The painting, however, indicates that the Huns withdrew because of the spiritual presences of the Christian martyrs, Apostle Peter and Paul. They are shown to be working alongside Pope Leo I in order to help prevent Attila from invading. Since Peter and Paul had brought much success to the spreading of the Gospel of Jesus and lived righteous lives, they were able to influence Attila's thoughts, and even remind him of God, who has more power than Attila. This interpretations argues that Attila believed in Leo's words after thinking deeply about what had been said, since he seems to have sided with the papal nobility and have faith as well.

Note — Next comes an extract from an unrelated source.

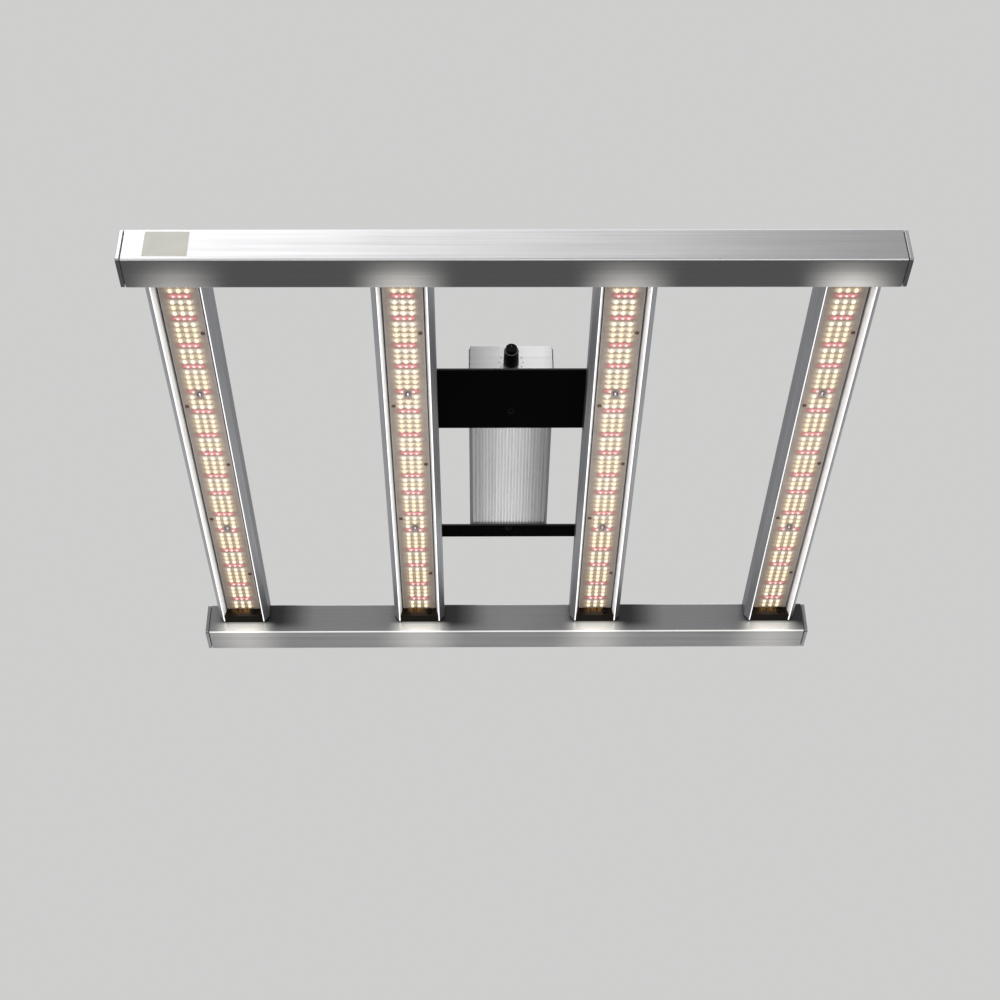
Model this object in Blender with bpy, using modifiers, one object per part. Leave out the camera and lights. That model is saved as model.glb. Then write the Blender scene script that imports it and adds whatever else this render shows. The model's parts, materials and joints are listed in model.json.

There are interpretations that view the people alongside Attila the Hun as barbarians. The connotation and definition leave the viewer seeing them as being lowly and uncultured, when that was likely not the case. This is significant because the piece also includes one of Attila's men standing his ground, facing the pope, and reaching out his hand towards the pope's entourage. This is significant in showing that there may not be total unity amongst this group. Additionally, the figure who is defying also has a feathered headdress, connecting him to the indigenous people of the Americas. Europeans considered the Native Americans to be barbarians as well, and that they should be conquered, for the benefit of humanity. So, this figure with the feather on his head indicates that Raphael may also want to paint the image of Native American defiance for the public to see. The features of all of the faces including the Native American though, are clearly with European features, because for many years, Europeans did not actually know how Native Americans looked and acted, since their form of information was based upon the stories told by the few who visited the Americas in person. Accurate depictions are not expected until the 17th century, and so this piece is shown to lack historical authenticity, as these realities are clarified.

==Legacy==
The same topic was addressed by Alessandro Algardi in his baroque masterpiece, a marble relief of Fuga d'Attila (c. 1650) in St Peter's Basilica.